* REQUEST:
Please give the listing again in its entirety, exactly as written.

* SOURCE EXCERPT:
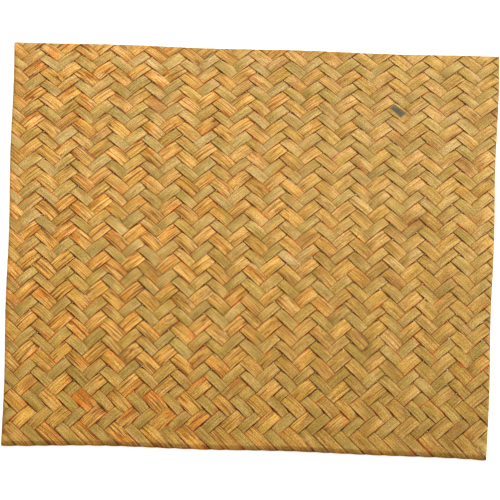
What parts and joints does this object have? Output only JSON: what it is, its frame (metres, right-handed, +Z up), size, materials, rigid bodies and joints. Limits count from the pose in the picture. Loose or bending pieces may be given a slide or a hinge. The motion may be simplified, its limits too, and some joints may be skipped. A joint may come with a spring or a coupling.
{
  "type": "woven bamboo placemat",
  "caption": "Flat, nearly square table mat of bamboo strips plaited on the bias in a herringbone twill, with strips turned back at every edge.",
  "frame": {"origin": "middle of the flat underside, on the surface that the mat lies on", "axes": "+Z up, +Y from the bordered near edge to the far edge, along the float columns, +X to the right along the near edge"},
  "size_m": [0.3534, 0.3502, 0.0028],
  "materials": {
    "bamboo_strip": "dry split bamboo, satin, golden tan and olive strips"
  },
  "bodies": {
    "root": {"woven_mat": "bamboo_strip"}
  },
  "joints": []
}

* RESPONSE TO THIS EXERCISE:
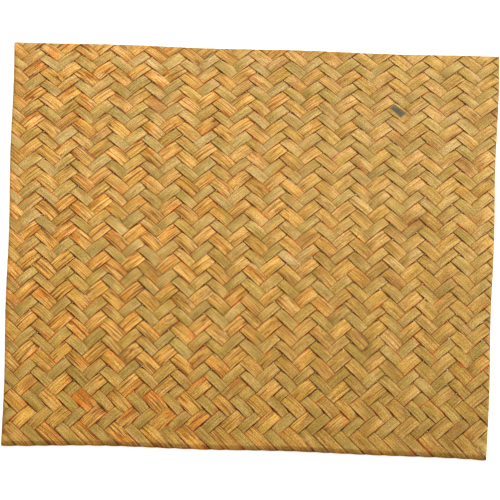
What parts and joints does this object have? Output only JSON: what it is, its frame (metres, right-handed, +Z up), size, materials, rigid bodies and joints. Limits count from the pose in the picture. Loose or bending pieces may be given a slide or a hinge. The motion may be simplified, its limits too, and some joints may be skipped. A joint may come with a spring or a coupling.
{
  "type": "woven bamboo placemat",
  "caption": "Flat, nearly square table mat of bamboo strips plaited on the bias in a herringbone twill, with strips turned back at every edge.",
  "frame": {"origin": "middle of the flat underside, on the surface that the mat lies on", "axes": "+Z up, +Y from the bordered near edge to the far edge, along the float columns, +X to the right along the near edge"},
  "size_m": [0.3534, 0.3502, 0.0028],
  "materials": {
    "bamboo_strip": "dry split bamboo, satin, golden tan and olive strips"
  },
  "bodies": {
    "root": {"woven_mat": "bamboo_strip"}
  },
  "joints": []
}